Look who's trying out for next season's Flavor of Love.
'Dirty Girls'
Buffista Music III: The Search for Bach
There's a lady plays her fav'rite records/On the jukebox ev'ry day/All day long she plays the same old songs/And she believes the things that they say/She sings along with all the saddest songs/And she believes the stories are real/She lets the music dictate the way that she feels.
Ha! I just voted for her. Why not?
All the youngfolk may not realize it, but back in the olden days, playing an audio cassette in your car was fraught with peril.
Seems that back in 1986, this guy's sports car went over a cliff, pinning him under the wreckage. But wait - it gets worse, as this newspaper headline shows: 6 Hours of Wham! Worse Than Broken Arm
Yep - the dangers of auto-reverse tape decks....
Tom, that is HILARIOUS!!! I am telling all my friends to vote for her.
ETA it has been b'logged
Also, randomly, a friend ran into Flava Flav at a burger king in the Las Vegas airport a couple of weeks ago. Best. Celebrity. Sighting. Ever.
Okay, but he owned that tape, right?
Clearly, his own fault.
The smoking gun of the loudness war is the difference between the waveforms of songs 20 years ago and now. Here is an example:
My friend and neighbor Joe has written on the same issue, although his use of Mastodon as an example of overcompression leads me to believe that his ears are more finely tuned than mine. I can hear it on many CDs, but Mastodon is too fuzzy for me to hear the overcompression.

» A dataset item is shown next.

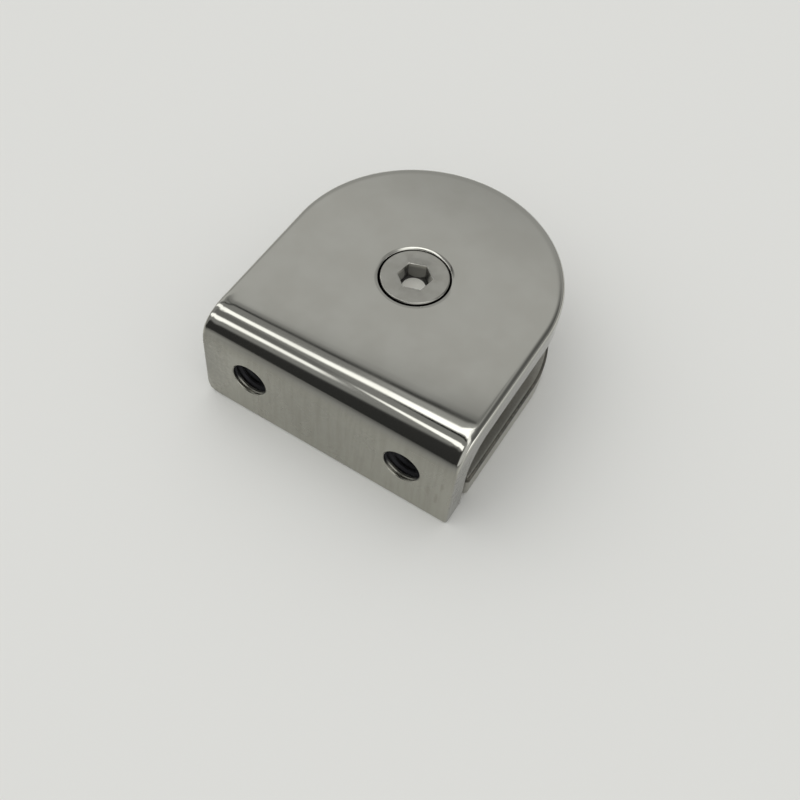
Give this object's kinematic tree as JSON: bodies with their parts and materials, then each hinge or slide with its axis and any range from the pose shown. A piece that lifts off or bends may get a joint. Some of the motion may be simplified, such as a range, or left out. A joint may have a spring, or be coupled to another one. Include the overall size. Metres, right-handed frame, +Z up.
{
  "type": "glass panel clamp",
  "caption": "D-shaped glass clamp: an upper jaw that turns down into a tapped fixing face, a lower pressure plate and a sunk hex socket screw that draws them together.",
  "frame": {"origin": "middle of the footprint, on the surface that the clamp rests on", "axes": "+Z up through the clamp screw's head, +Y from the fixing face towards the round tip of the jaw, +X across the width"},
  "size_m": [0.05, 0.055, 0.02],
  "materials": {
    "polished_steel": "polished stainless steel",
    "plain_steel": "plain satin stainless steel",
    "screw_steel": "turned stainless steel"
  },
  "bodies": {
    "body": {"clamp_body": "polished_steel"},
    "plate": {"pressure_plate": "plain_steel"},
    "screw": {"clamp_screw": "screw_steel"}
  },
  "joints": [
    {"name": "plate_rise", "type": "slide", "parent": "body", "child": "plate", "axis": [0, 0, 1], "range_m": [0, 0.004]},
    {"name": "screw_turn", "type": "hinge", "parent": "body", "child": "screw", "pos_m": [0, 0.0008, 0.0196], "axis": [0, 0, -1], "range_deg": [0, 1152]}
  ],
  "couplings": [
    {"joint": "screw_turn", "follows": "plate_rise", "rad_per_m": 5026.5}
  ]
}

I don't know much about audio, but isn't that [compression] what they do with television commercials to make them louder?
(Shoot 'Em Up being a recently egregious example.)
but isn't that [compression] what they do with television commercials to make them louder?
Yep.
Unrelatedly, my Ford Focus had a stereo that could compress the audio so quiet parts would be easier to hear over the engine noise, etc. Except it wasn't perfect - there was a bit of a lag. So if the stereo was playing something quiet (with the volume boosted) that suddenly went very loud, it would blast out the loud part for half a second before reverting to the normal volume.
I ended up just turning off that feature.
Yeah, it's a huge problem. It is for us in the studio, too, because the bands expect to hear something coming out of our work that is as loud as their radios, and I refuse to compress the hell out of it on basic principle. I don't spend all that time in the session encouraging dynamic variation just to flatten it all back out in the end.
Usually I end up compromising, or I give them what I want, and they can take it to mastering to crank it up. I give up responsibility at that point.